Why vinyl? Well, for one thing vinyl is a very cost-efficient material. It’s very cheap, but not cheaply made. Most swimming pools you find in people’s back yards have vinyl linings for this very reason. However, if you do own a pool that’s older, your vinyl siding may be starting to peel. As the liner becomes more and more flaky, the water can have adverse affects on the inner walls of the pool. After just so long, the vinyl will start to crack and peel and will need to be replaced.
While you can both remove and install the vinyl pool liner yourself, many people often find it easier to hire an outside company to come in and do the manual labor. However, if you insist on doing it for yourself, be forewarned that you are in for a lot of hard work. Between the measuring and draining of the pool, the removal of old liner, the re-smoothing of the pool’s floor, and the eventual installation of the liner itself, you are looking at well over a weekend’s worth of work. If you are doing this with only a friend to help, or by yourself, it could easily take longer. If it’s in your budget to hire someone to do all the manual labor for you, do so. They’ve been doing liner installations for many years, and you’re guaranteed a professional level of work.
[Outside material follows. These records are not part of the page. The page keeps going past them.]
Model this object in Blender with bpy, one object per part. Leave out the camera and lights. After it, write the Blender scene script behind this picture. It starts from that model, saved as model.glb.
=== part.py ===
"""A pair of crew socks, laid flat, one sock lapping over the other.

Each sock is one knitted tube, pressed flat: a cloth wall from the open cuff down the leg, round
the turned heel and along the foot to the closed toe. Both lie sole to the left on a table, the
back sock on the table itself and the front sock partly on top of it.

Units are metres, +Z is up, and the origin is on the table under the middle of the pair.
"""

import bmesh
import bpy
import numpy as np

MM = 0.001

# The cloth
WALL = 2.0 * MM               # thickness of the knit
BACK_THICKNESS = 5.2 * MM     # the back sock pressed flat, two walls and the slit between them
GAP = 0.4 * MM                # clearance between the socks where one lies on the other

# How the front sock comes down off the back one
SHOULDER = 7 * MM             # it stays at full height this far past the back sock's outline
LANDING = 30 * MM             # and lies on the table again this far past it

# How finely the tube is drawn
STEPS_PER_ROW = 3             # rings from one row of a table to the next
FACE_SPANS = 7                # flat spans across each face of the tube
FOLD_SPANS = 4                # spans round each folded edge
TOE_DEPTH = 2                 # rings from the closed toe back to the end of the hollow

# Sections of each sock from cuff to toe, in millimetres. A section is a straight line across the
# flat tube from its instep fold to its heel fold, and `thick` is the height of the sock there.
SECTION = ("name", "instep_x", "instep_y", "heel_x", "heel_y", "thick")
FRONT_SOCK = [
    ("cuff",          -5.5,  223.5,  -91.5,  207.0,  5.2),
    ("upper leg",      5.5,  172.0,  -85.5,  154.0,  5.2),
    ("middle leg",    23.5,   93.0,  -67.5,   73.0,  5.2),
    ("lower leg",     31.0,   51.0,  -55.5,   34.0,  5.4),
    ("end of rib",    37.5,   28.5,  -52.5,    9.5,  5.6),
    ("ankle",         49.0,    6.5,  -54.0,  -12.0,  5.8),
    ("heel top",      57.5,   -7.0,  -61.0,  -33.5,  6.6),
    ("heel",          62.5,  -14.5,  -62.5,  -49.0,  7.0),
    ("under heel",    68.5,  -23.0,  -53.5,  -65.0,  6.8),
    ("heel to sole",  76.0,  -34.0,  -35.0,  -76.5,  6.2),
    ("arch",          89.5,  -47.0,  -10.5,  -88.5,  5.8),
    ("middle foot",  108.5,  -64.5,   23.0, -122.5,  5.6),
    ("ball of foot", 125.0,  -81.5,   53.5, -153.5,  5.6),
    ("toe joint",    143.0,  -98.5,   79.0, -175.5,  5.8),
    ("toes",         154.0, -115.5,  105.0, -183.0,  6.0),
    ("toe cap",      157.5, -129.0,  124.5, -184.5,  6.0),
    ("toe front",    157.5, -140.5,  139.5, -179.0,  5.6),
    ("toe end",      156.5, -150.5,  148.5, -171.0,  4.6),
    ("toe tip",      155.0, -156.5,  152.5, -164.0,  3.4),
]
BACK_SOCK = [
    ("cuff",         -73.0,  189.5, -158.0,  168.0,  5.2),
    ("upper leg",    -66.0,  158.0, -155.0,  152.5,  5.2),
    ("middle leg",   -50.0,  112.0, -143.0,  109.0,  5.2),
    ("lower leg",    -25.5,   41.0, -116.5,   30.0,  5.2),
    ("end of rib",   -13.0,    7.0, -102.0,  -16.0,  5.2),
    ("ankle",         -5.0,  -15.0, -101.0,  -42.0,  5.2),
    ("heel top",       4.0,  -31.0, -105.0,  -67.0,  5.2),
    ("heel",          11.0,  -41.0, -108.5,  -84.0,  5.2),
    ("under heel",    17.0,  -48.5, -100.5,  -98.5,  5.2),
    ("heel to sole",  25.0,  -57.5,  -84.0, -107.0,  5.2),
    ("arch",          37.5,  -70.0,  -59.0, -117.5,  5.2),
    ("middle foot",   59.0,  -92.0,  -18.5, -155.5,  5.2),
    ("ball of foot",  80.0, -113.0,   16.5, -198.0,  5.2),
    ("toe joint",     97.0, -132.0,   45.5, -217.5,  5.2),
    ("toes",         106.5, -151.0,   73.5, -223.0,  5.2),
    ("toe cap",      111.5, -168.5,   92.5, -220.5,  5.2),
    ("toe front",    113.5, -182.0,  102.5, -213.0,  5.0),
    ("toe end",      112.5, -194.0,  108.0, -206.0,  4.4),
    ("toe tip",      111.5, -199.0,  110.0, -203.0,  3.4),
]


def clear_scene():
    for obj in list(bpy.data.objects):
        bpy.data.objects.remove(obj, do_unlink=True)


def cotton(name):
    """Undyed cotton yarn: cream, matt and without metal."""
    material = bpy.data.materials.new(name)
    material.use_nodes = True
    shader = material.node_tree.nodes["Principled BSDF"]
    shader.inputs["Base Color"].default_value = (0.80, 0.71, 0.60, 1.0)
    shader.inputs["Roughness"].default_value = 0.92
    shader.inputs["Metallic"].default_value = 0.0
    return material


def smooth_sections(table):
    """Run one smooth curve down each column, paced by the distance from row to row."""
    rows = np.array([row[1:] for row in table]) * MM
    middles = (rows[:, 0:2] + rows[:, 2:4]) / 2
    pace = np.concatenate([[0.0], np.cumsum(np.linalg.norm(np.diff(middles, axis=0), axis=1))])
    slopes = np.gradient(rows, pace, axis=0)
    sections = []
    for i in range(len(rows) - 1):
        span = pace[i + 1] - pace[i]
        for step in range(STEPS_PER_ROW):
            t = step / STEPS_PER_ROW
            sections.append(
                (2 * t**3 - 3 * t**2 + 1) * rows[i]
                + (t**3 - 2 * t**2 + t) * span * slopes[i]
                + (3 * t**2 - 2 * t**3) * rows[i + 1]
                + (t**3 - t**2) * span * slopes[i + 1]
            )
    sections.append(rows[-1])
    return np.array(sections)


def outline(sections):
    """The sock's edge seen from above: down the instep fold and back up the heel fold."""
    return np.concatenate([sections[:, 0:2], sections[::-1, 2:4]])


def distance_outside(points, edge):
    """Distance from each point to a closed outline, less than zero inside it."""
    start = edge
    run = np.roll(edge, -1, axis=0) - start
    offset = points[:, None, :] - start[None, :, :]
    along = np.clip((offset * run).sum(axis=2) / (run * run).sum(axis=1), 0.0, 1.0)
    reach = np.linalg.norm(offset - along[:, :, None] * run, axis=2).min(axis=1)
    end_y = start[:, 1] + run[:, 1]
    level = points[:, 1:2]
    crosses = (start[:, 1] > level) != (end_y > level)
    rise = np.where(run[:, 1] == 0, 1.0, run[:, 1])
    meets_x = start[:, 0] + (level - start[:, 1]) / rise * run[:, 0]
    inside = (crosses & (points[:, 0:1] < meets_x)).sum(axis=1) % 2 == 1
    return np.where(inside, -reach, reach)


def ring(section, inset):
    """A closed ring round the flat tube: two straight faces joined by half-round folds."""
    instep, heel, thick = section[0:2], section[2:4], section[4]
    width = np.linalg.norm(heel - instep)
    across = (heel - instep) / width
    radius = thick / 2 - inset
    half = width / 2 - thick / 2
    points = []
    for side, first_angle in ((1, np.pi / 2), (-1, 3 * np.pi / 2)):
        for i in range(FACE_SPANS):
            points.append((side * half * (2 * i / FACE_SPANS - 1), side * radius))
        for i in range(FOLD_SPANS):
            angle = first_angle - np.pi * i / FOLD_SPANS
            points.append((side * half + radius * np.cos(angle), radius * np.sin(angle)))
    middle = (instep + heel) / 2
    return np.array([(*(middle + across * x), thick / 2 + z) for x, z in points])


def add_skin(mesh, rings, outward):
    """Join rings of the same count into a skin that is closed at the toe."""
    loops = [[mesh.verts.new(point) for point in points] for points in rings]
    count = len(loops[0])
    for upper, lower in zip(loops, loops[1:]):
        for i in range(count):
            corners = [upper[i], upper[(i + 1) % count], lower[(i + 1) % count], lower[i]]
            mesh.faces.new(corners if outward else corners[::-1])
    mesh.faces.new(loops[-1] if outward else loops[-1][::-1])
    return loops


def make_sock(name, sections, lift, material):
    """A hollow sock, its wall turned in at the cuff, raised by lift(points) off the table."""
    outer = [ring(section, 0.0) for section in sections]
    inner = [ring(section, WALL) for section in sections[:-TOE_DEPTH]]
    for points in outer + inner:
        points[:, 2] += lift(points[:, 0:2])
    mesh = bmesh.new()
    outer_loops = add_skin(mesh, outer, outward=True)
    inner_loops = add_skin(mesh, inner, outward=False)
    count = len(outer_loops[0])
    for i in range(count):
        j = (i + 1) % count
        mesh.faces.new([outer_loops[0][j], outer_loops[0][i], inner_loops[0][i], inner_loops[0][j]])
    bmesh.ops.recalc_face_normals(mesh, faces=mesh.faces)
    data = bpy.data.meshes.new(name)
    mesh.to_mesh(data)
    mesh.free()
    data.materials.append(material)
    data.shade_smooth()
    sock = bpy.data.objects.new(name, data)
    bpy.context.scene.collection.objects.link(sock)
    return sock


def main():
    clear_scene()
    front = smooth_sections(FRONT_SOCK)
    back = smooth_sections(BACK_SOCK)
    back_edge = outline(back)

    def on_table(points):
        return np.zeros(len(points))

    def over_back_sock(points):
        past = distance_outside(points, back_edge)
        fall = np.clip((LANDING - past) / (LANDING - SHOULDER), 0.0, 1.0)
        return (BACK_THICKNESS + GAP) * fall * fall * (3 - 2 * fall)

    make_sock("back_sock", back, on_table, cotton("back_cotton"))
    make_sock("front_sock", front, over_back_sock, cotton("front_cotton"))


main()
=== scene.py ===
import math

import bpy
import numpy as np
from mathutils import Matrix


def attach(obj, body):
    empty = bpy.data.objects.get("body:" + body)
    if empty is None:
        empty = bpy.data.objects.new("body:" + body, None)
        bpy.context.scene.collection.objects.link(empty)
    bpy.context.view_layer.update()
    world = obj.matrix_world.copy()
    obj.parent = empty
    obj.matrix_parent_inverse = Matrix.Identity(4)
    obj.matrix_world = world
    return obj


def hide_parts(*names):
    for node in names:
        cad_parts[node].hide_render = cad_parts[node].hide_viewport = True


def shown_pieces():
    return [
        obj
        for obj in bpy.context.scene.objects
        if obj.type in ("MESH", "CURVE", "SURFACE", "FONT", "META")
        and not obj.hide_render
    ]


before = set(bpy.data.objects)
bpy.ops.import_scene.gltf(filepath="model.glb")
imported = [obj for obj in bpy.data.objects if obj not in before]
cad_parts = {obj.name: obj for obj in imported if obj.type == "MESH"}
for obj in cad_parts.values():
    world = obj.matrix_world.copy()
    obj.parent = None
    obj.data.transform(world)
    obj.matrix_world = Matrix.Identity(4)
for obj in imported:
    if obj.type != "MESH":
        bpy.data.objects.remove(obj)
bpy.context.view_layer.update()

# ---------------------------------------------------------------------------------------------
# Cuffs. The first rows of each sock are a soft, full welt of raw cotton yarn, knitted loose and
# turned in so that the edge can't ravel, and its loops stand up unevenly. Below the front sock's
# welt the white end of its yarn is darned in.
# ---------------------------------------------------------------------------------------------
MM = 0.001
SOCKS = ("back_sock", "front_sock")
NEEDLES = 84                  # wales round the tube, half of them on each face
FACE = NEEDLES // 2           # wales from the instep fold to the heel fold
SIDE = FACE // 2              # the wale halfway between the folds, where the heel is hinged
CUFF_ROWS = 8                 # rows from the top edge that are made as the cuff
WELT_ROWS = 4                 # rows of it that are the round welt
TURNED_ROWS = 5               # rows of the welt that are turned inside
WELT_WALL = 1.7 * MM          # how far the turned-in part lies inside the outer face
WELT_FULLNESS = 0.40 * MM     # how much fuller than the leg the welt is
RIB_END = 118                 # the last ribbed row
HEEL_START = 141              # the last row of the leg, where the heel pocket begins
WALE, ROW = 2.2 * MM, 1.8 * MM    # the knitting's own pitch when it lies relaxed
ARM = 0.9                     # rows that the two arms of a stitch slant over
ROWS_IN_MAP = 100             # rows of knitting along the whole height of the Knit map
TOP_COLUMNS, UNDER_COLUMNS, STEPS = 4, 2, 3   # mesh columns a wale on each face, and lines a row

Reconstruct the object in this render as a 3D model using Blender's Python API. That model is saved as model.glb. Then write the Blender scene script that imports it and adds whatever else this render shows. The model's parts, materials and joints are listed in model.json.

So why would you want to go with vinyl lining for your pool? Technology has advanced considerably since the last time your pool was lined. New linings are protected against chemical degradation, adding many years to the life of your vinyl. Previously, the chemicals in chlorine that many pools use to keep clean and safe from disease-causing bacteria would eat away at the vinyl, which is why it would turn brittle. Also, new advances in coloring and coating makes modern vinyl pool lining resistant to color fading from the sun’s ultraviolet rays to ensure that your pool will always maintain that colorful, fun look and feel.
There are other items that can help insulate your pool. For instance, many above-ground pools require a pool cove to help ensure the even distribution of weight as the water splashes around. This not only helps to prevent leaking at a vital point in the pool wall, but also ensures that you don’t have any freak toppling or spillages from the pool wall breaking. Another method to help increase the life of your pool wall is the use of wall foam. Wall foam is 1/8th inch thick foam padding that you line the innermost parts of your pool wall with. The foam helps to protect and prevent rust, corrosion of either the wall or the liner, and other degradation. It also helps support your pool’s structure, adding extra strength to the walls to support the weight.
No matter if you take every precaution in the book, or if you just want a quick fix, pool liners are an essential consideration in the construction, maintenance and use of any pool.